Blessed are you when people insult you, persecute you and falsely say all kinds of evil against you because of me. Rejoice and be glad, because great is your reward in heaven, for in the same way they persecuted the prophets who were before you. (Matt.5:11-12)

There is a pattern here, beginning with the prophets, continuing with the experiences of Jesus and His disciples, and carrying on with a promise that much the same will be the lot of all those who believe - and in it all encouragement.

We are told to count it all joy when we encounter these trials because they will work a depth of spirituality in our lives that nothing else can. We are also to draw from this that these trials may even come direct from God (Gen.22:1-2 c.f.) who knows all things and certainly will always seek to do what is best for us, not necessarily what we think is best for ourselves - He is on our side!

Indeed, it is the embracing of these trials, whatever their source, and the permission given to God to let them work in our lives what he wants to work, that brings us through to a position of perfection and completeness.

The converse will also, therefore, be true. If I reject these trials as not coming from God, or not at least capable of being used by God. If I refuse to let them do His work in my life I will inevitably be shallow and lacking so much in my Christian walk. Tragically I believe we see that the result of a “bless me” mentality in the Christian life is a lack of depth and knowing Christ as we really should.


The ‘Complete’ Christian

This word ‘complete’ comes up in Jesus’ Sermon on the Mount. He ends Matthew chapter 5 with the familiar words, ‘You therefore must be perfect, as your heavenly Father is perfect.’ That word ‘perfect’ has discouraged a lot of people over the years. It is a very high bar, perfection.

The meaning of the Greek, teleios, here isbrought to completion; fully accomplished, fully developed, mature, finished.’ James uses both the word perfect and the word complete to convey the same definition – mature, the complete person.

The new believer is saved, counted righteous before God because of Jesus, but is also immature, undeveloped, an unfinished product of grace in need of considerable work to be brought to completion.
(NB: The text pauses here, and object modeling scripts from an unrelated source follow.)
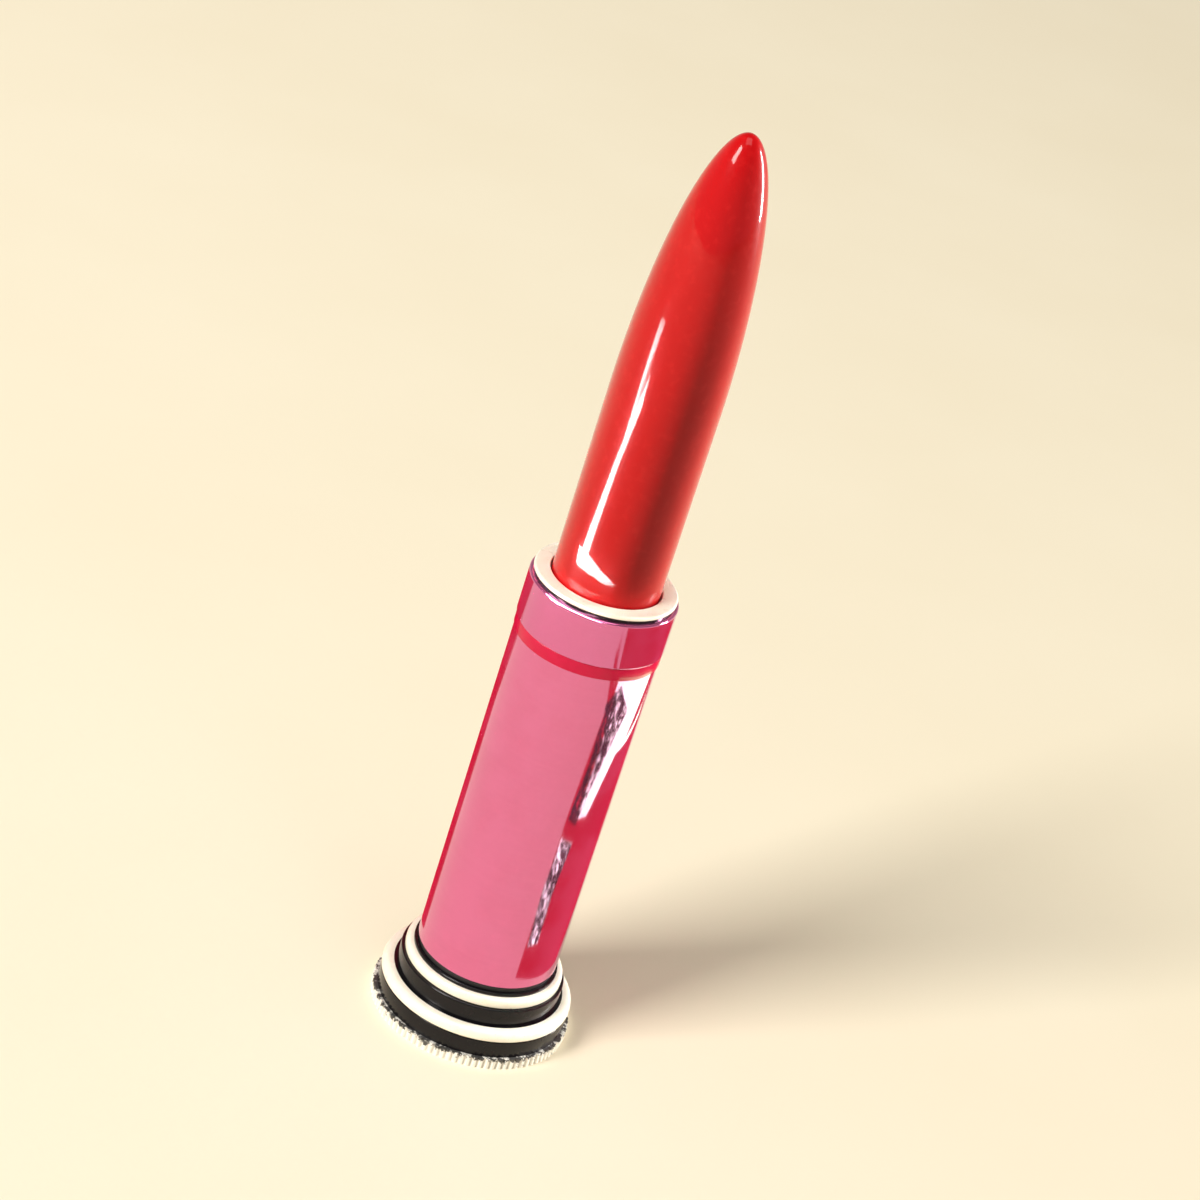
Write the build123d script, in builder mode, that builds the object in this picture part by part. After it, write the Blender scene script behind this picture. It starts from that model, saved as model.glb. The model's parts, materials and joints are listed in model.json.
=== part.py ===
from build123d import *
from math import cos, atan, pi
import os

# A twist-up lipstick, shown wound up. Millimetres, +Z up, origin at the centre of the foot.
# Three bodies move against each other:
#   the base    - the stepped black foot with its trim rings, and the spiral tube standing in it
#   the sleeve  - pink sleeve, collar and mouth, with the slotted guide tube hanging inside
#   the carrier - the cup and the bullet
# The cup's two lugs pass through the guide tube's straight slots into the spiral tube's
# helical slots, so turning the sleeve against the base raises or lowers the bullet.

# ---------------------------------------------------------------- bullet, sleeve and mouth
bullet_r = 5.0  # straight part of the bullet
bullet_exposed = 43.0  # bullet above the mouth when wound up
nose_length = 25.0  # the nose is half an ellipse this long
sleeve_length = 33.9
sleeve_wall = 0.47
band_height = 1.2
band_proud = 0.07  # out from the sleeve
collar_height = 4.5
collar_proud = 0.15  # out from the sleeve
collar_spigot = 2.0  # down into the sleeve
collar_spigot_wall = 0.22
mouth_line_height = 0.35  # black ring between the collar and the mouth's lip
mouth_line_inset = 0.15  # in from the lip
lip_height = 0.35
lip_inset = 0.1  # in from the sleeve
mouth_spigot = 1.8  # down into the collar

# ---------------------------------------------------------------- stepped base
foot_height = 1.1
lower_band_height = 1.7
lower_ring_height = 1.0
upper_band_height = 1.7
upper_ring_height = 0.9
neck_height = 0.3  # above the upper ring
neck_wall = 0.75
upper_ring_width = 0.65
lower_ring_width = 1.0
ledge = 0.3  # flat beside each trim ring
ring_proud = 0.05  # lower ring out from the band below it
foot_proud = 0.38  # coin edge out from the lower band
groove_count = 96
groove_side = 0.3
shell_wall = 0.5
foot_spigot = 0.7  # up into the shell
foot_spigot_wall = 0.6
foot_flange = 0.6  # holds the cover from below
cover_recess = 0.4  # cover above the table
cover_thickness = 0.6
label_thickness = 0.1
label_margin = 0.6
liner_wall = 0.4
liner_flange = 0.5

# ---------------------------------------------------------------- mechanism
cup_wall = 0.35
cup_floor = 0.7
cup_recess = 0.8  # cup's edge below the mouth when wound up
vent_r = 0.75
rib_count = 6
rib_height = 0.2
rib_width = 0.5
rib_drop = 1.2  # ribs end this far below the cup's edge
tube_wall = 0.35  # guide tube and spiral tube
lug_r = 0.7
lead = 16.0  # travel in one turn
end_ring = 0.9  # spiral tube beyond its slots
slip_washer_thickness = 0.45
slip_washer_inset = 0.15
thin_washer = 0.2
retainer_height = 0.5
retainer_width = 0.65

# ---------------------------------------------------------------- clearances
running = 0.06  # radial, between tubes that turn or slide in each other
bullet_gap = 0.15  # radial, between the bullet and the mouth's lip
end_play = 0.05
lug_clearance = 0.1
lug_end_gap = 0.06  # lug's end inside the spiral tube's outer face
floor_gap = 0.25  # moving parts above the cover

# ---------------------------------------------------------------- radii, from the bullet outwards
cup_r = bullet_r + cup_wall
guide_bore = cup_r + running
guide_r = guide_bore + tube_wall
spiral_bore = guide_r + running
spiral_r = spiral_bore + tube_wall
sleeve_bore = spiral_r + running
sleeve_r = sleeve_bore + sleeve_wall
collar_spigot_r = sleeve_bore + collar_spigot_wall
lip_bore = bullet_r + bullet_gap
lip_r = sleeve_r - lip_inset
neck_r = spiral_r + neck_wall
liner_r = spiral_r + liner_wall
upper_ring_r = neck_r + upper_ring_width
upper_band_r = upper_ring_r + ledge
cavity_r = upper_band_r - shell_wall
lower_seat_r = upper_band_r + ledge
lower_ring_r = lower_seat_r + lower_ring_width
lower_band_r = lower_ring_r - ring_proud
foot_bore_r = lower_band_r - shell_wall
cover_r = foot_bore_r - foot_spigot_wall
foot_hole_r = cover_r - foot_flange
foot_r = lower_band_r + foot_proud

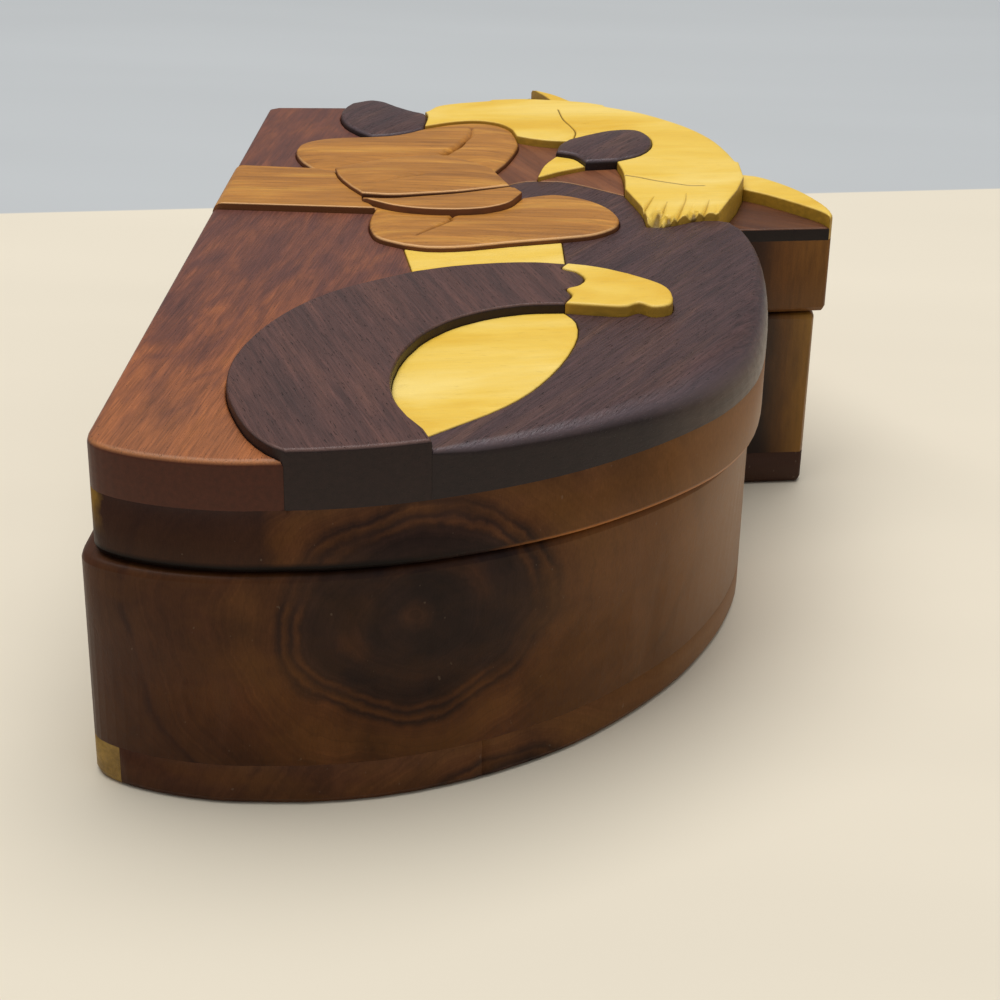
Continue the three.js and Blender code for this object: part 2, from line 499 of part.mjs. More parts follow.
// Hollow base: the sawn block, its two ear blocks and the boards underneath
function addBase(group) {
  const walls = { under: 0, rim: SEAM_ROUND, leaning: true };
  const hollow = new THREE.Shape(new THREE.CatmullRomCurve3(HOLLOW.map(([x, y]) => new THREE.Vector3(x, y, 0)), true,
    'centripetal').getPoints(HOLLOW.length * 3).slice(0, -1).map(({ x, y }) => new THREE.Vector2(x, y)));
  const hollowCut = new THREE.ExtrudeGeometry(hollow, { depth: WALL_HEIGHT + 2 * PAST, bevelEnabled: false })
    .translate(0, 0, BOTTOM_BOARD - PAST);
  const slot = keyBar(LEFT_WALL - PAST, LEFT_GROOVE_X + KEY_PLAY, KEY_PLAY);
  const wall = cut(block(MAIN_BLOCK, BOTTOM_BOARD, SEAM, walls), hollowCut, groove(LEFT_GROOVE_X, LEFT_GROOVE_START),
    groove(RIGHT_GROOVE_X, RIGHT_GROOVE_START), slot);
  const ear = (names) => tilted(block(names, BOTTOM_BOARD, SEAM, walls), KEY_BOTTOM - KEY_PLAY, BOTTOM_BOARD);
  add(group, 'base_wall', tilted(wall, KEY_BOTTOM - KEY_PLAY, BOTTOM_BOARD), WOOD.walnut);
  add(group, 'base_ear_block_right', ear(EAR_BLOCK), WOOD.olive);
  add(group, 'base_ear_block_far', ear(FAR_EAR_BLOCK), WOOD.olive);

  const slab = block(RIM, 0, BOTTOM_BOARD, { under: SEAM_ROUND, leaning: true });
  const box = new THREE.Box3().setFromBufferAttribute(slab.attributes.position).expandByScalar(PAST);
  const keep = (from, to) => {
    const size = new THREE.Vector3(to - from, box.max.y - box.min.y, box.max.z - box.min.z);
    return new THREE.BoxGeometry(size.x, size.y, size.z)
      .translate((from + to) / 2, (box.min.y + box.max.y) / 2, (box.min.z + box.max.z) / 2);
  };
  const board = (from, to) => fromManifold(toManifold(slab).intersect(toManifold(keep(from, to))));
  add(group, 'bottom_board_left', board(box.min.x, LEFT_STRIP), WOOD.sapwood);
  add(group, 'bottom_board_middle', board(LEFT_STRIP, RIGHT_BOARD), WOOD.walnut);
  add(group, 'bottom_board_right', board(RIGHT_BOARD, box.max.x), WOOD.walnut);
}

function addKey(group) {
  const outerEnd = LEFT_WALL - KEY_PULLED;
  const key = keyBar(outerEnd, outerEnd + KEY_LENGTH, 0);
  add(group, 'locking_key', tilted(key, KEY_BOTTOM - KEY_PLAY, BOTTOM_BOARD), WOOD.walnut);
}

// Lid: a board with two ear blocks, the runners glued under it and the inlay on top
function addLid(group) {
  const part = (names, top) => tilted(block(names, LID_BOTTOM, top, { under: SEAM_ROUND }), LID_BOTTOM + SEAM_ROUND, top);
  add(group, 'lid_board', part(MAIN_BLOCK, INLAY_BOTTOM), WOOD.walnut);
  add(group, 'lid_ear_block_right', part(EAR_BLOCK, EAR_TOP), WOOD.olive);
  add(group, 'lid_ear_block_far', part(FAR_EAR_BLOCK, EAR_TOP), WOOD.olive);

  const leftX = LEFT_GROOVE_X - LID_SHIFT_X;
  const leftFront = LEFT_GROOVE_START + RUNNER_PLAY;
  const pocket = KEY_WIDTH / 2 + POCKET_PLAY;
  const keyInLid = KEY_Y - LID_OPEN;
  add(group, 'runner_left_front', runner(leftX, leftFront, keyInLid - pocket), WOOD.teak);
  const rightX = RIGHT_GROOVE_X - LID_SHIFT_X;
  const rightFront = RIGHT_GROOVE_START + RUNNER_PLAY;
  add(group, 'runner_left_rear', runner(leftX, keyInLid + pocket, BOX_LENGTH - LEFT_RUNNER_SHORT), WOOD.teak);
  add(group, 'runner_right', runner(rightX, rightFront, BOX_LENGTH - RIGHT_RUNNER_SHORT), WOOD.teak);

  for (const [name, [names, raise, wood]] of Object.entries(PIECES)) {
    const [rim, steps] = RIM_ROUNDS[name] ?? [RIM_ROUND, ROUND_STEPS];
    const low = name.startsWith('ear') ? EAR_TOP : INLAY_BOTTOM;
    add(group, name, block(names, low, INLAY_TOP + raise, { rim, inner: PIECE_ROUND, steps }), wood);
  }
}

const box = new THREE.Group();
box.name = 'intarsia_puzzle_box';
const lid = new THREE.Group();
lid.name = 'lid';
lid.position.set(LID_SHIFT_X, LID_OPEN, 0);
addBase(box);
addKey(box);
addLid(lid);
box.add(lid);

// Stand the whole box on the floor with its middle over the origin
const size = new THREE.Box3().setFromObject(box);
box.position.set(-(size.min.x + size.max.x) / 2, -(size.min.y + size.max.y) / 2, -size.min.z);

export default box;
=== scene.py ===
# Looks for the wooden intarsia puzzle box: every visible piece is rebuilt finely over its CAD solid.
import json
import math

import bmesh
import bpy
import numpy as np
from mathutils import Matrix, Vector
from mathutils.geometry import delaunay_2d_cdt


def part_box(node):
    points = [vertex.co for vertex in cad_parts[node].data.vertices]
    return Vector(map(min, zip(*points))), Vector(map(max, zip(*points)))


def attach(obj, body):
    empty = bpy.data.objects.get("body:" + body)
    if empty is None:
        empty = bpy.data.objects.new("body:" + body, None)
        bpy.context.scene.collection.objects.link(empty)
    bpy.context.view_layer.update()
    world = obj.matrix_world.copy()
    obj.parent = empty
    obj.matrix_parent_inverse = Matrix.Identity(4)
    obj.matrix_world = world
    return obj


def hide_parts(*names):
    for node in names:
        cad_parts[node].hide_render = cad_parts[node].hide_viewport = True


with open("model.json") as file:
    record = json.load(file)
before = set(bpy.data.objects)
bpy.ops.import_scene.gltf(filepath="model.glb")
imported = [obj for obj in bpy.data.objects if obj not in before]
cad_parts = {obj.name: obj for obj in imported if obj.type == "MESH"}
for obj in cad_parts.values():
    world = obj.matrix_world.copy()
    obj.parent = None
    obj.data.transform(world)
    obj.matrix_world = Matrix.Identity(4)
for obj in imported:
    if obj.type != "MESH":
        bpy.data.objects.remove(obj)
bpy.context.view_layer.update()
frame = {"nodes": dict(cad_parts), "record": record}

MM = 0.001
ZERO = np.array([-57.179, -103.847])     # the zero point of the part's drawing, in millimetres
LID_SHIFT = np.array([2.0, 0.4])         # how far the lid's drawing is moved from the base's

# Camera, from the photograph: focal length in pixels of a picture 1000 wide, height and ground point
PICTURE_WIDTH = 1000
FOCAL = 2149
PITCH = math.radians(26.312)
ROLL = math.radians(1.2)
YAW = math.radians(2.97)
CAMERA_HEIGHT = 192.335
CAMERA_GROUND = np.array([76.961, -278.563])

# Meshes, in millimetres
SAME_LEVEL = 0.02      # corners this close in height belong to one flat face
TOUCHING = 0.5         # corners this close to another outline run along it
OUTWARD = 0.45         # a side of the lid's boards this far from the other boards faces outwards
ON_RIM = 0.05          # a side this close to the lid's rim is part of it
JOINT_FILL = 0.13      # each inlay piece reaches this far into the glued joint around it
CURVE_STEP = 0.4       # length of the steps along a carved line
GRID = 1.5             # width of the mesh's grid where nothing is carved
POINT_GAP = 0.12       # least distance between two points of a top face
EDGE_GAP = 0.03        # least distance from a point inside to the outline
THINNEST = 0.8         # wood that is always left under a carving

# The floor's two tones meet where Y = TABLE_END + TABLE_SLOPE * X, in the drawing's millimetres
TABLE_END = 290.0
TABLE_SLOPE = 0.1976

BODY = {n: b for b, nodes in frame["record"]["behaviour"]["bodies"].items() for n in nodes}


def linear(*rgb):
    """An 8-bit screen colour as linear light."""
    def channel(value):
        value /= 255
        return value / 12.92 if value <= 0.04045 else ((value + 0.055) / 1.055) ** 2.4
    return (*[channel(v) for v in rgb], 1.0)


def grey(value):
    return (value, value, value, 1)


def on_lid(points):
    """Points of the lid's drawing, in the frame's millimetres."""
    return points + ZERO + LID_SHIFT


def following(ring):
    """The next corner for each corner of a closed outline."""
    return np.roll(ring, -1, axis=0)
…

It is through those very trials of various kinds James writes about that we come to completion.

It is those same trials, so necessary for our growth to maturity, that many would consider signs of faithlessness. Like Job’s comforters, they would speak confidently of hidden sin, a lack of faith on the part of those suffering the very trials that go to make us, that work in the valley.

Perhaps they need to go back and read Hebrews 11, consider those who:

All died in faith, not having received the things promised but having seen them and greeted them from afar and having acknowledged that they were strangers and exiles on the earth. For people who speak thus make it clear that thy are seeking a homeland. If they had been thinking of that land from which they had gone out, they would have had opportunity to return. But as it is, they desire a better country, that is a heavenly one. Therefore God is not ashamed to be called their God, for he has prepared for them a city.’ (Heb.11:12-14)

Are you seeking that city, that homeland, or are you looking to get comfortable in this world? The way some talk I get the impression they want to go back to Egypt. Let them, but let us be steadfast, ‘that we may be perfect and complete, lacking in nothing.’